Le rapport sur les droits de l’homme pour 2006 fin prêt

Ksentini s’en prend aux tenants du « qui tue qui ? »

Par : Hamid Saïdani, Liberté, 1 janvier 2007

Le président de la CNCPPDH a considéré que « sur la question algérienne et surtout celle relative à la décennie noire, ces ONG se sont trompées lourdement dans leurs analyses, en considérant les groupes terroristes comme des groupes d’opposition armée ».

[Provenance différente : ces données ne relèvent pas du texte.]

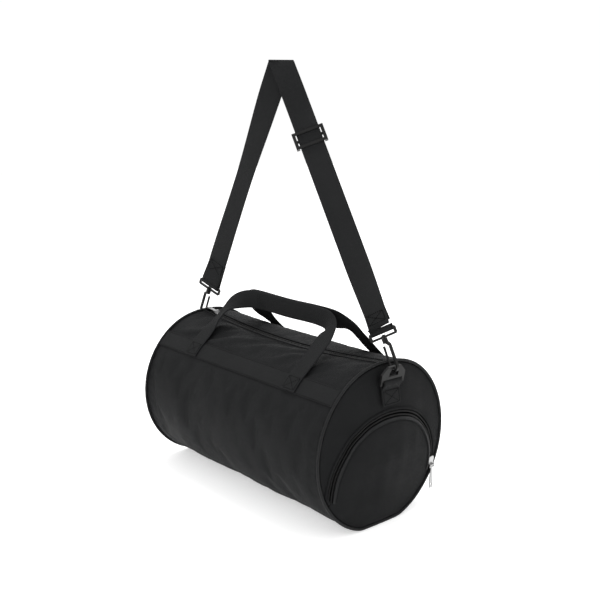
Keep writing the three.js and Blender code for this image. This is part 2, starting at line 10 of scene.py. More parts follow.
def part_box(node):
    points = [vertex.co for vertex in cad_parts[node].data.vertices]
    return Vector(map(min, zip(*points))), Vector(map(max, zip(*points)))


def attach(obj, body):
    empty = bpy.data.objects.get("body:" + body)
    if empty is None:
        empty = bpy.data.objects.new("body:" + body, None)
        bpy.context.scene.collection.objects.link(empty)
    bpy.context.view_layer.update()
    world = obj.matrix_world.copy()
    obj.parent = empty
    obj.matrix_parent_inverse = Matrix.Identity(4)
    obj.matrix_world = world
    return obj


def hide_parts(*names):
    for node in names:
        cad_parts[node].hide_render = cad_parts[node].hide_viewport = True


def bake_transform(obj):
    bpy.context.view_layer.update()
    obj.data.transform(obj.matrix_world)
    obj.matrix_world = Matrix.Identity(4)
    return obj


scene = bpy.context.scene
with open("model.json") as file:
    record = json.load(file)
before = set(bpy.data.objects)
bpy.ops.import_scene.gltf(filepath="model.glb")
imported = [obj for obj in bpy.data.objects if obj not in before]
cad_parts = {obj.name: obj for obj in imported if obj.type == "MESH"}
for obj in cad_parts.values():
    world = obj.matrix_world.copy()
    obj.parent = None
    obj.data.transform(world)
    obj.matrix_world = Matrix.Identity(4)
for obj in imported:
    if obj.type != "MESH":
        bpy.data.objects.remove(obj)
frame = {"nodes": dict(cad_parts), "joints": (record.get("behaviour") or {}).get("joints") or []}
nodes = frame["nodes"]
joints = {j["name"]: j for j in frame["joints"]}
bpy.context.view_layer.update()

# Everything below is worked out in millimetres and put into meshes in metres.
MM = 0.001


def box_mm(node):
    """A CAD node's lowest and highest corner in millimetres."""
    low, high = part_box(node)
    return np.array(low) / MM, np.array(high) / MM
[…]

Le président de la Commission nationale consultative de promotion et de protection des droits de l’Homme (CNCPPDH), Me Farouk Ksentini, a estimé, vendredi dernier, dans un entretien accordé à l’APS, que la situation des droits de l’Homme en Algérie a connu une « évolution substantielle voire positive ». « Les choses sont en train de s’améliorer à vu d’oil », a déclaré Me Ksentini pour qui « il est indéniable que le pays connaît un retour vers la stabilité ». Le président de la CNCPPDH qui a annoncé, à cette occasion, que le rapport annuel sur la situation des droits de l’Homme en Algérie, durant l’année 2006, est « fin prêt » et sera remis au président de la République dès sa validation par les membres de la commission, s’en est particulièrement pris aux organisations non gouvernementales et par ricochet aux tenants du « qui tue qui ? », leur reprochant, une nouvelle fois, leur flagrant parti pris dans la crise de terrorisme qu’a connue le pays. En effet, les critiques de Ksentini à l’égard de ces ONG concernent surtout le fait que ces dernières ont pris « fait et cause » pour les terroristes contre l’État algérien et inventé la « fameuse » notion du « qui tue qui ? » À ce propos, il a tenu à rappeler que « l’armée algérienne et l’ensemble des forces de l’ordre n’ont pas combattu des démocrates armés ». Me Ksentini, qui dit avoir pour ces organisations « un grand respect », a, néanmoins, indiqué que « sur la question algérienne et surtout celle relative à la décennie noire, ces ONG se sont trompées lourdement dans leurs analyses, en considérant les groupes terroristes comme des groupes d’opposition armée ». Tout en se montrant très critique à l’égard des positions de ces ONG, il a, cependant, tenu à préciser qu' »on ne va pas faire leur procès ni leur tenir rancune, on leur demande seulement de reconnaître leurs erreurs ». Évoquant le cas des Patriotes, le président de la CNCPPDH a soutenu qu' »ils ont été les premiers à combattre le terrorisme » et que « la patrie et le peuple doivent en être reconnaissants ». Le président de la CNCPPDH, qui a qualifié la réconciliation nationale d' »acquis fondamental », a relevé que cette « évolution » dans les droits de l’Homme est due aussi « à la réforme de la justice initiée par le président de la République, depuis 1999 ». « On est une démocratie à ciel ouvert », a-t-il affirmé, ajoutant que « les rapports du pouvoir avec la presse s’améliorent, bien qu’il subsiste encore quelques incidents qui les émaillent ».
Dans ce contexte, il a qualifié l’Algérie de pays « émergent » en matière de droits de l’Homme, en justifiant son constat par le « déficit » qu’a connu le pays dans ce domaine, « du fait de 130 ans de colonisation qui est la négation même de ces droits, en plus de 30 ans de parti unique et 10 années de terrorisme ». Pour Me Ksentini, ce n’est qu’à partir de 1999 que les choses ont commencé à changer et qu’une réflexion a été dégagée pour parvenir enfin à la réconciliation nationale qui, d’après lui, a atteint ses objectifs à plus de 70% et qu' »il reste encore quelques situations à débloquer ». Me Ksentini, qui n’a pas tari d’éloges sur la charte, a estimé que « l’État a tenu ses promesses » dans le cadre de l’application de ses dispositions. Abordant la question des familles des disparus, Me Ksentini a rappelé que le CNCPPDH avait réalisé, il y a trois ans, un sondage soutenant que « 77% de ces familles ont accepté formellement le principe de l’indemnisation ». Selon lui, il y avait une frange de 8% qui était sans opinion et le reste était contre. À propos de la levée de l’état d’urgence, en vigueur depuis 1992, il a réfuté la thèse qui consiste à dire que l’état d’urgence « entrave les libertés individuelles et collectives », ajoutant que « les pouvoirs de police exorbitants que donne le texte aux walis n’ont jamais été exercés ». Pour lui, « l’État doit aussi s’attribuer un arsenal d’ordre juridique pour combattre le terrorisme ».